La jeunesse-monde fonctionne à l’enthousiasme et à l’ironie. Elle se passionne pour ses origines, adore le local et revendique son appartenance au monde global. Créative, impertinente et facétieuse, elle peut changer les règles du jeu. Barbus intégristes, apparatchiks corrompus d’un côté, politiciens normaux de l’autre n’ont qu’à bien se tenir.

 

Eté 2012. La proposition ne se refuse pas. Je suis invité par un groupe de consultants anglais à animer des Bootcamps à travers le monde. Dans l’ordre: Londres, New York, Mexico, Bombay, Shanghai, Moscou, Istanbul, Djeddah. Un bootcamp, en l’occurrence,  c’est une journée avec une quinzaine d’urbains pur jus, entre 20 et 30 ans, parlant anglais – lingua francanécessaire pour communiquer sans interprète. Le principe : des conversations pendant une journée d’immersion totale pour parler à des jeunes qui pourraient témoigner des évolutions en cours, de la façon dont ils étaient accueillis en tant que génération. L’hypothèse était qu’ils représentent un profil « avancé », peut-être avant-gardiste, en tout cas un peu en avance de phase. Ce furent des jeunes gens cultivés, ouverts sur le monde, souvent déjà ou bientôt dans des professions créatives: design, art, culture, études un peu poussées… et aussi dans le commerce et l’industrie: hôtesse de l’air, vendeuse dans le luxe, commerciaux, ingénieurs IT…

 

De quoi parle cette jeunesse-monde ?

 

Elle parle de nostalgie des origines

 

Les jeunes filles d’Arabie Saoudite, dont les voiles noires cachent en début de journée des ensembles Gucci qui peu à peu se laissent voir,  m’interpellent: nous sommes bédouines! Et pendant que je m’étonne encore que les autorités locales qu’on sait sourcilleuses m’aient laissé tranquille et seul avec elles toute cette journée, elles riaient aux éclats de cette liberté qui leur était donnée de parler librement avec un occidental inconnu de campements dans le désert. A Mexico quelques-uns se clament fièrement Aztéques! Et évoquent les breuvages bio des ancêtres.  Aguas Frescas et Acqui de Horchata symbolisent ces nostalgies. Pendant qu’ils vitupèrent contre le traitement fait aux Pussy Riots les jeunes Russes convoquent avec force clins d’oeil amusés les babouchkas d’avant les Soviets à Moscou. Indépendamment de l’évidente idéalisation de ces passés lointains, partout ces jeunes cherchent à se réapproprier leur histoire commune, à remonter le temps, à revitaliser des racines sans avoir peur des clichés – cela n’était pas frileux, ringard ou rétrograde. C’était une inscription joyeuse dans le temps long de l’histoire

 

Elle parle de double appartenance

 

Si les jeunes londoniens fêtaient le Jubilé d’Elizabeth avec la même fierté qu’ils le firent pour Victoria un siècle auparavant, ils faisaient en même temps un triomphe aux Jeux Olympiques. L’image était saisissante : on appartient à une histoire ancienne et puissante qui continue de créer du vivre ensemble local et cela cohabite heureusement avec l’accueil enthousiaste de la mondialisation sportive: globale.

 

Partout s’exprimait une passion profonde pour sa ville (peut-être plus même qu’à son pays) qui faisait de chacune une sorte decité-royaume, un bassin de vie et de culture sorti d’un conte moderne, une cité qui fait office d’aimant qui fera toujours revenir à elle, comme si le retour à la ville natale était une loi de la nature, une cité profondément aimée, contestée aussi, challengée toujours, qui est le centre de leur monde et que les couleurs d’une équipe de foot aussi bien que l’artiste local le plus radical peuvent incarner.

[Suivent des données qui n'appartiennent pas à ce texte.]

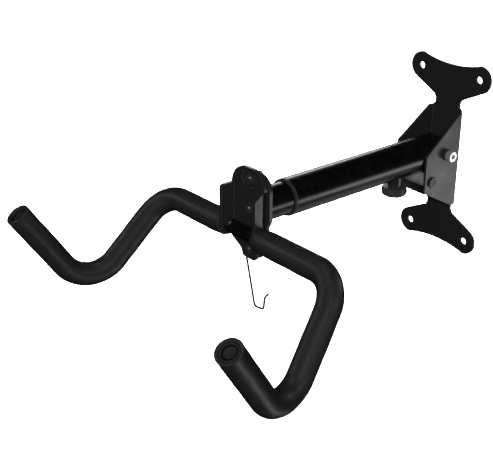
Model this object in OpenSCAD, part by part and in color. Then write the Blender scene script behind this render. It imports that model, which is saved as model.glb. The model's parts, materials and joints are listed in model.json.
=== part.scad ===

Et une puissante appartenance au monde car voyager et découvrir le monde entier fait partie de l’initiation nécessaire, attendue, souvent réalisée, toujours rêvée. Le voyage immobile que permettent les tablettes, les smartphones, les consoles qu’ils possèdent tous, ne suffit pas. Il faut sentir, toucher, s’imprégner du monde réel… Il faut aussi pouvoir le revendiquer – connaître le monde, raconter ses voyages, est un argument de vente de soi dans toute activité contemporaine qu’elle soit alimentaire ou affective : la recherche d’un job, d’un ami Facebook…

 

Leur rapport aux nouvelles technologies est plus stratégique qu’émotionnel – c’est leur efficacité qui compte. Elles sont à monservice, ce sont les nouveaux esclaves digitaux qui ont intérêt à bien se tenir… même si parfois, ça et là, apparaît une fatigue du high tech et un besoin chuchoté de retrouver vérité et simplicité. En tout cas cela pourrait devenir assez chic de le prétendre… quant à se débarrasser de son Iphone ou de son Androïd… personne ne l’envisage vraiment.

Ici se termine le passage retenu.